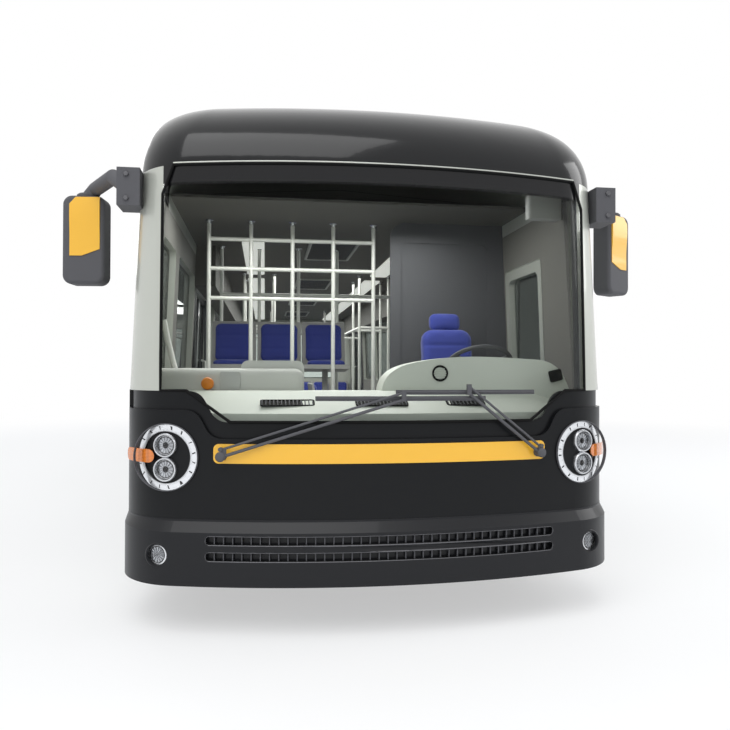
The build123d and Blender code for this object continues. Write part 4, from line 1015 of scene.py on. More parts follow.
    @classmethod
    def row(cls, piece: Piece, moves: Iterable[Matrix]) -> Piece:
        """Copies a piece that isn't riding yet to several places and joins the copies.

        Args:
            piece: The piece about the origin, which is used up.
            moves: The move to each place.

        Returns:
            The copies as one piece.
        """
        copies = []
        for move in moves:
            cls.only(piece)
            bpy.ops.object.duplicate(linked=False)
            twin = bpy.context.object
            twin.matrix_world = move
            copies.append(twin)
        bpy.data.objects.remove(piece)
        return cls.joined(copies)

    @classmethod
    def joined(cls, pieces: Sequence[Piece]) -> Piece:
        """Joins pieces that are of one finish and aren't riding yet into one.

        Args:
            pieces: The pieces, which are used up.

        Returns:
            The one piece.
        """
        deselect()
        for piece in pieces:
            piece.select_set(True)
        bpy.context.view_layer.objects.active = pieces[0]
        bpy.ops.object.join()
        return bpy.context.object


@dataclass
class LampDetail:
    """Rims and clear domes over the lamp bowls, the fog lamps and their bezels."""

    lamp_x: float = 1.225
    bowls: tuple[float, float] = (1.047, 0.913)
    bowl_radius: float = 0.058
    yaw: float = 16.0
    fog: tuple[float, float] = (1.265, 0.445)
    bowl_rim: Outline = (
        (0.068, -0.010), (0.069, 0.010), (0.064, 0.018), (0.058, 0.018), (0.054, 0.008), (0.055, -0.006),
    )
    ring_trim: Outline = ((0.186, -0.02), (0.190, 0.002), (0.187, 0.006), (0.184, 0.004))
    fog_bezel: Outline = ((0.068, -0.02), (0.069, 0.002), (0.064, 0.008), (0.057, 0.006), (0.052, -0.012))

    @staticmethod
    def dome(radius: float, rise: float, foot: float, turns: Sequence[float]) -> Piece:
        """A shallow round lens.

        Args:
            radius: Its radius.
            rise: How far its middle stands up.
            foot: Where its edge lies.
            turns: The angles from its edge to its middle.

        Returns:
            The lens about the origin.
        """
        outline = [(radius * math.cos(turn), foot + rise * math.sin(turn)) for turn in turns]
        return Bench.turned(outline, 32)

    def facing(self, side: int) -> Triple:
        """Which way the lamps on a side face."""
        turn = math.radians(self.yaw) * side
        return (math.sin(turn), -math.cos(turn), 0.0)

    def build(self) -> None:
        """Builds both sides."""
        for side, word in ((1, "left"), (-1, "right")):
            facing = self.facing(side)
            y = bow(self.lamp_x) - 0.008
            for number, z in enumerate(self.bowls):
                place = (side * self.lamp_x, y, z)
                rim = Bench.turned(self.bowl_rim, 40)
                Bench.settle(rim, f"bowl_rim_{word}_{number}", Finish.BRIGHT_METAL, Spot(place, facing))
                dome = self.dome(self.bowl_radius, 0.016, 0.008, (0.0, 0.3, 0.6, 0.9, 1.2, 1.45, 1.5707))
                Bench.settle(dome, f"bowl_dome_{word}_{number}", Finish.LAMP_GLASS, Spot(place, facing))
            trim = Bench.turned(self.ring_trim, 64)
            Bench.settle(
                trim, f"lamp_trim_{word}", Finish.DARK_TRIM, Spot((side * self.lamp_x, y, 0.98), facing)
            )
            x, z = self.fog
            fog_y = bow(x) - BUMPER_PROUD
            bezel = Bench.turned(self.fog_bezel, 40)
            Bench.settle(bezel, f"fog_bezel_{word}", Finish.BUMPER_BLACK, Spot((side * x, fog_y, z), facing))
            lens = self.dome(0.053, 0.009, -0.004, (0.0, 0.4, 0.8, 1.2, 1.5707))
            Bench.settle(lens, f"fog_lens_{word}", Finish.LAMP_GLASS, Spot((side * x, fog_y, z), facing))


@dataclass
class BumperDetail:
    """Lips round the two long slots and the ribs in them."""

    slots: tuple[float, float] = (0.444, 0.532)
    half_length: float = 1.0
    half_height: float = 0.026
    rib_pitch: float = 0.05
    rib_depth: float = 0.034

    def build(self) -> None:
        """Builds the slots' detail."""
        for number, z in enumerate(self.slots):
            path = self.along(rounded(self.half_length, self.half_height, 0.02))
            lip = Bench.line([(u, bow(u) - 0.0405, z + v) for u, v in path], 0.0045, True, 2)
            Bench.settle(lip, f"slot_lip_{number}", Finish.LIP_METAL)
            steps = int(self.half_length / self.rib_pitch)
            places = [step * self.rib_pitch for step in range(-steps + 1, steps)]
            rib = Bench.plate((0.006, 2 * self.half_height - 0.004), 0.02, 0.0, 0.001)
            ribs = Bench.row(
                rib, [Spot((x, bow(x) - BUMPER_PROUD + self.rib_depth, z), AHEAD).matrix() for x in places]
            )
            Bench.settle(ribs, f"slot_ribs_{number}", Finish.DARK_TRIM)

    def along(self, outline: list[tuple[float, float]]) -> list[tuple[float, float]]:
        """Adds points to an outline's long runs, so that it follows the bow.

        Args:
            outline: Points across the bus and up.

        Returns:
            The outline with the added points.
        """
        path = []
        for (u0, v0), (u1, v1) in zip(outline, outline[1:] + outline[:1]):
            count = max(1, int(abs(u1 - u0) / 0.08))
            for step in range(count):
                share = step / count
                path.append((u0 + (u1 - u0) * share, v0 + (v1 - v0) * share))
        return path


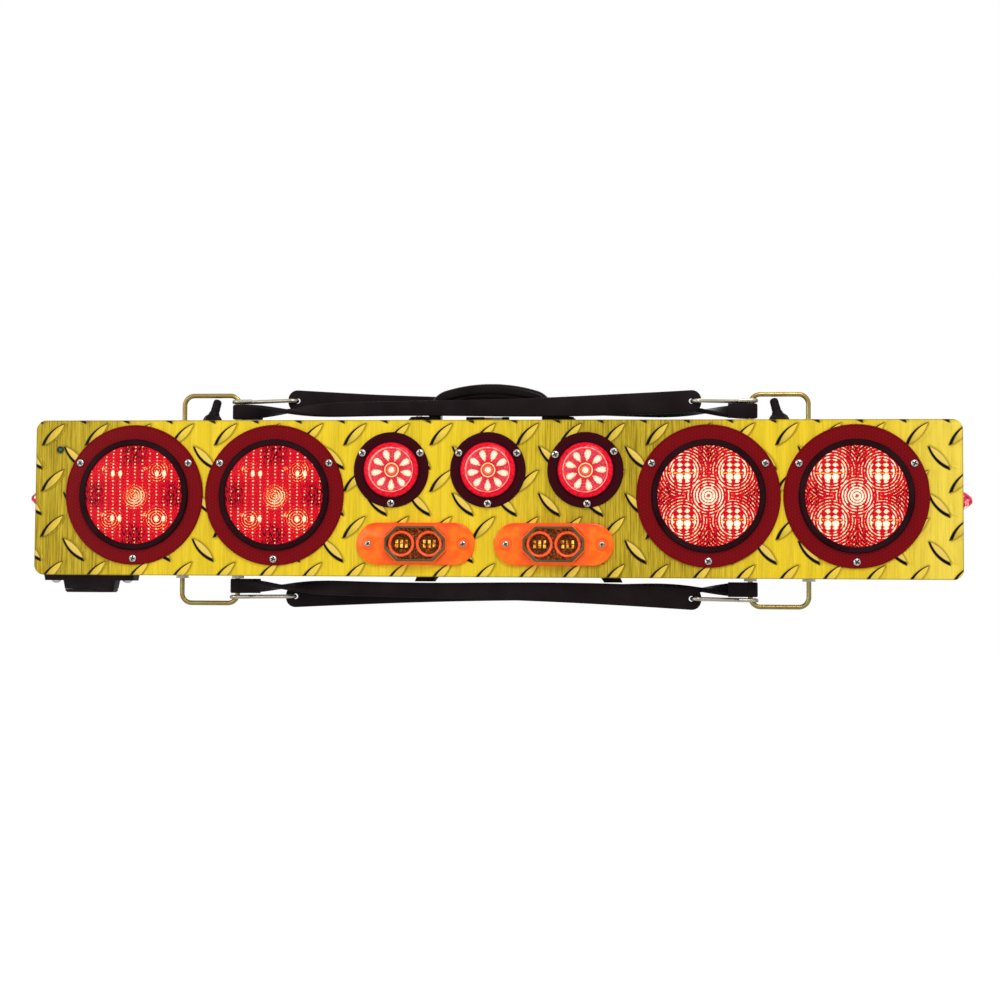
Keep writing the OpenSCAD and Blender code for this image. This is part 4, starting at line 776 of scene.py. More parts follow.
class BarSizes(bpy.types.PropertyGroup):
    """Sizes and colours of the printed plate and the lamps."""

    lug_pitch_x: FloatProperty(name="Lug pitch along", description="Spacing of the lugs along the bar",
                               default=42.8 * MM, unit="LENGTH", precision=4)
    lug_pitch_z: FloatProperty(name="Lug pitch up", description="Spacing of the lugs up the bar",
                               default=46 * MM, unit="LENGTH", precision=4)
    lug_length: FloatProperty(name="Lug length", description="Length of one lug",
                              default=31 * MM, unit="LENGTH", precision=4)
    lug_width: FloatProperty(name="Lug width", description="Width of one lug",
                             default=7.5 * MM, unit="LENGTH", precision=4)
    lug_height: FloatProperty(name="Lug height", description="Height of a lug's flat top over the film",
                              default=0.5 * MM, unit="LENGTH", precision=4)
    lug_crown: FloatProperty(name="Lug crown", description="Rise of a lug's crown over its flat top",
                             default=0.45 * MM, unit="LENGTH", precision=4)
    lug_lean: FloatProperty(name="Lug lean", description="Lean of the lugs from the horizontal",
                            default=radians(46), subtype="ANGLE")
    lug_origin: FloatVectorProperty(name="Lug origin", description="Middle of one rising lug, along and up",
                                    size=2, default=(-8 * MM, 17.3 * MM), unit="LENGTH")
    print_yellow: FloatVectorProperty(name="Yellow", description="Main yellow of the print",
                                      size=4, subtype="COLOR", default=rgb(232, 199, 38))
    print_mustard: FloatVectorProperty(name="Mustard", description="Darker bands of the print",
                                       size=4, subtype="COLOR", default=rgb(180, 154, 34))
    print_pale: FloatVectorProperty(name="Pale yellow", description="Pale end of the print",
                                    size=4, subtype="COLOR", default=rgb(240, 214, 84))
    print_bright: FloatVectorProperty(name="Lug yellow", description="Fill of the printed lugs",
                                      size=4, subtype="COLOR", default=rgb(236, 202, 78))
    print_worn: FloatVectorProperty(name="Dull lug yellow", description="Fill of the falling lugs",
                                    size=4, subtype="COLOR", default=rgb(222, 192, 104))
    print_shade: FloatVectorProperty(name="Olive shade", description="Soft shade round the printed lugs",
                                     size=4, subtype="COLOR", default=rgb(112, 92, 20))
    print_ink: FloatVectorProperty(name="Ink", description="Dark line along the printed lugs",
                                   size=4, subtype="COLOR", default=rgb(6, 5, 2))
    optic_spread: FloatProperty(name="Optic spread", description="Offset of the outer optics, each way",
                                default=24 * MM, unit="LENGTH", precision=4)
    flute_pitch: FloatProperty(name="Flute pitch", description="Spacing of the upright flutes of a stop lens",
                               default=7.4 * MM, unit="LENGTH", precision=4)
    strap_steps: IntProperty(name="Strap steps", description="Cross-sections along a strap", default=150)
    lens_rings: IntProperty(name="Lens rings", description="Rings of faces over a stop lamp's lens",
                            default=56)


class BAR_OT_finishes(bpy.types.Operator):
    """Give every carried-over piece of the frame its finish"""

    bl_idname = "bar.finishes"
    bl_label = "Finishes"

    def execute(self, context):
        finishes = {
            "housing_metal": plated("brushed_housing", rgb(196, 198, 200), 0.38, (0.02, 1, 1)),
            "plate_metal": plated("plate_edge", rgb(190, 190, 188), 0.4, (0.02, 1, 1)),
            "printed_film": tread_print(context.scene.bar_sizes),
            "rivet_metal": plated("rivet_metal", rgb(190, 190, 190), 0.4),
            "red_reflector": reflex("red_reflex", rgb(128, 14, 20), rgb(110, 8, 16)),
            "dark_reflector": reflex("maroon_plastic", rgb(66, 8, 18), rgb(46, 4, 12), 1.6 * MM),
            "red_lens": moulded("stop_lens_rim", rgb(150, 8, 20), 0.2, sheen=0.1),
            "marker_red_lens": moulded("marker_lens_plain", rgb(200, 14, 34), 0.15, sheen=0.4),
            "amber_lens": moulded("amber_plain", rgb(250, 116, 28), 0.15, sheen=0.4),
            "lamp_body": moulded("lamp_body_plastic", rgb(30, 30, 33), 0.45),
            "marker_body": moulded("marker_body_plastic", rgb(190, 186, 180), 0.3),
            "strobe_bezel": strobe_inside(),
            "grommet_rubber": moulded("grommet_rubber", rgb(34, 5, 11), 0.4, sheen=0.04),
            "screw_steel": plated("screw_steel", rgb(205, 203, 198), 0.26),
            "zinc_rod": plated("yellow_zinc_rod", rgb(150, 144, 88), 0.3, tarnish=rgb(146, 116, 62)),
            "nut_steel": plated("nut_zinc", rgb(186, 186, 180), 0.36),
            "strap_rubber": moulded("strap_rubber", rgb(20, 15, 17), 0.55, 0.6, sheen=0.03),
            "hook_wire": plated("hook_wire", rgb(184, 176, 160), 0.28),
            "handle_plastic": moulded("handle_plastic", rgb(16, 8, 9), 0.24, 0.2),
            "black_plastic": moulded("black_plastic", rgb(20, 17, 19)),
            "switch_plastic": moulded("switch_plastic", rgb(60, 60, 74), 0.5),
            "lever_metal": plated("lever_chrome", rgb(220, 220, 222), 0.12),
            "boot_rubber": moulded("boot_rubber", rgb(20, 14, 15), 0.5, 0.6, sheen=0.04),
            "socket_plastic": moulded("socket_plastic", rgb(30, 22, 24), 0.36, sheen=0.04),
            "pin_brass": plated("pin_brass", rgb(214, 176, 96), 0.22),
            "bumper_rubber": moulded("bumper_rubber", rgb(18, 15, 15), 0.6, 0.7, sheen=0.04),
            "side_lamp_red": gem_red(),
            "pilot_green": pilot_paint(),
            "battery_wrap": moulded("battery_wrap", rgb(50, 84, 150), 0.25, sheen=0.4),
            "board_green": moulded("board_green", rgb(40, 110, 66), 0.4, sheen=0.4),
            "wire_cover": moulded("wire_cover", rgb(34, 34, 34), 0.45),
        }
        slots = {entry["node"]: entry["material_slot"] for entry in frame["record"]["subparts"]}
        for name, node in frame["nodes"].items():
            node.data.materials.clear()
            node.data.materials.append(finishes[slots[name]])
        frame["nodes"]["fuse_holder"].data.materials[0] = fuse_paint()
        return {"FINISHED"}


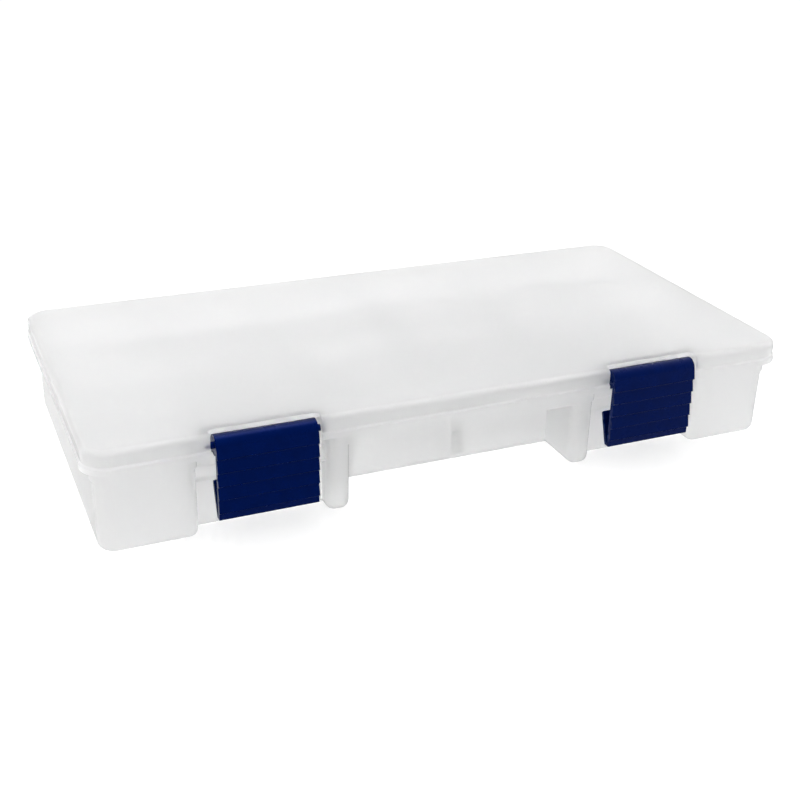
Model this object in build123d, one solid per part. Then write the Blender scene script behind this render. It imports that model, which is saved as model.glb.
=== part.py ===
from build123d import *
import os

# A flat compartment box moulded in translucent polypropylene: a tray with three long bays and loose cross
# dividers, a shallow lid hinged along the back, and two blue ribbed latches that turn on the lid's front edge.
# Millimetres. +X runs to the right along the front, +Y to the back, +Z up. The origin is the centre of the
# lid's outline, on the surface that the box stands on.

# Overall sizes
lid_length = 356.0
lid_width = 174.0
box_height = 52.0

# Lid
lid_corner = 11.0
lid_edge_round = 2.5
lid_top_wall = 1.8
skirt_wall = 2.0
skirt_depth = 11.0
skirt_bead_height = 3.5
skirt_bead_proud = 0.8
lid_over_rim = 0.4

# Base shell
base_inset = 4.0
base_corner = 8.0
base_wall = 1.8
floor_wall = 1.8
band_drop = 6.5
band_proud = 0.8
bottom_round = 4.0
front_corner = 4.6

# Front of the base: a latch recess each side, a narrow pillar beside it and a set-back grip in the middle
grip_half_width = 58.5
grip_setback = 26.0
pillar_width = 11.5
recess_width = 60.0
recess_depth = 8.5

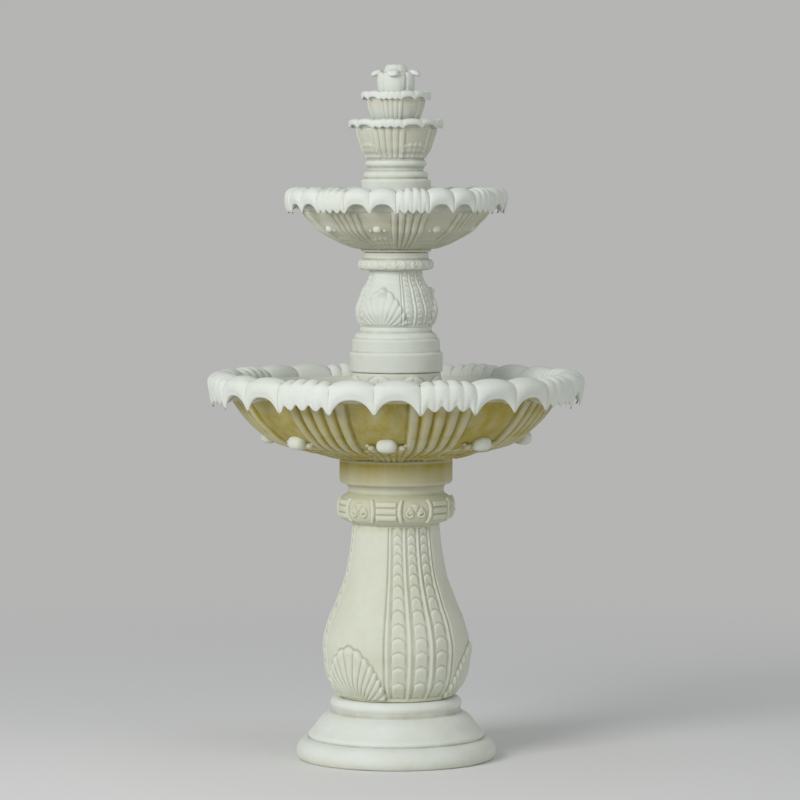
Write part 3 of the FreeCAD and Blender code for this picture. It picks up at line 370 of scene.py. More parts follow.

====

Exercise aim - Transcribe, exactly and without additions, the lines of the records above, beginning with the line that contains "Model this object" and ending with the line that contains "lid_over_rim = 0.4", both included.

Task solution -
Model this object in build123d, one solid per part. Then write the Blender scene script behind this render. It imports that model, which is saved as model.glb.
=== part.py ===
from build123d import *
import os

# A flat compartment box moulded in translucent polypropylene: a tray with three long bays and loose cross
# dividers, a shallow lid hinged along the back, and two blue ribbed latches that turn on the lid's front edge.
# Millimetres. +X runs to the right along the front, +Y to the back, +Z up. The origin is the centre of the
# lid's outline, on the surface that the box stands on.

# Overall sizes
lid_length = 356.0
lid_width = 174.0
box_height = 52.0

# Lid
lid_corner = 11.0
lid_edge_round = 2.5
lid_top_wall = 1.8
skirt_wall = 2.0
skirt_depth = 11.0
skirt_bead_height = 3.5
skirt_bead_proud = 0.8
lid_over_rim = 0.4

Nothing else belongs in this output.